A Victory for Raw Milk

U.S. Dept of Agriculture, the FDA, and various state governments have been waging a war against raw milk for years.  Swat teams hold women and children at gunpoint wihle they haul away "evidence" and "contraband" (raw milk, computer records, dairy equipment) and consumers are treated like children who can't make decisions for themselves.   This, of course, is all under the auspices of "protecting" us against our own stupid decisions.  Like other socialist policies, this looks well-meaning on the surface, but the loser is always the private citizen, and the winner is always corporatism and agribusiness.

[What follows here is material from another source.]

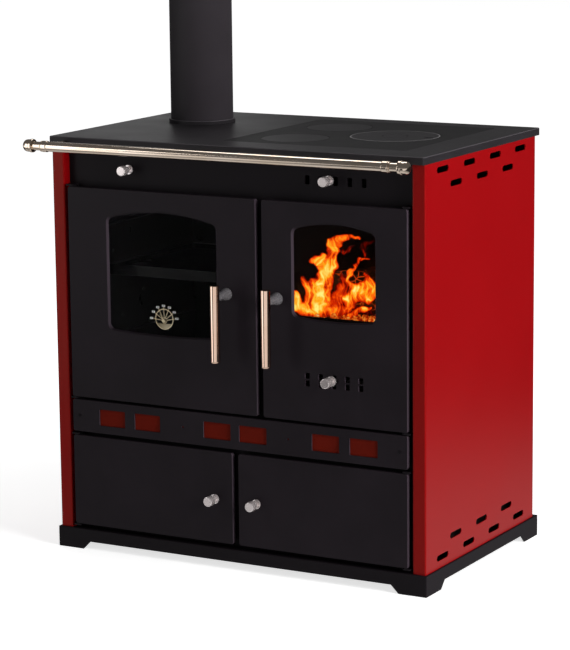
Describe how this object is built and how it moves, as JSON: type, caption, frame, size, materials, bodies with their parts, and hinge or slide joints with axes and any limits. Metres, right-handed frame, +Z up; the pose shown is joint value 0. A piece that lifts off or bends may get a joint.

A recent ruling in a Canadian court is a ray of sunshine in an increasingly bleak landscape.  Michael Schmidt, an Ontario farmer, was acquited of 19 charges brought against him by the Ontario Ministry of Health.  Schmidt had been running a cow share program to provide raw milk to those who would prefer their milk and cheese unpasteurized.  You know, the way it's been consumed for millenia.

In today's world, common sense takes a back seat to hysteria and corporate interests, and the uninformed eagerly nod their heads in acquiescence, thankful for Big Brother's solicitude.  Others, like myself, see what is happening to our food supply, investigate claims made by public health officials, and compare that to historical data.  I, for instance, concluded that raw milk, raw honey, and other raw foods can't be the threat we're told or the human race would have died out long ago.  Obviously that didn't happen, despite the lack of officialdom looking over our shoulders and monitoring our every mouthful until the recent past.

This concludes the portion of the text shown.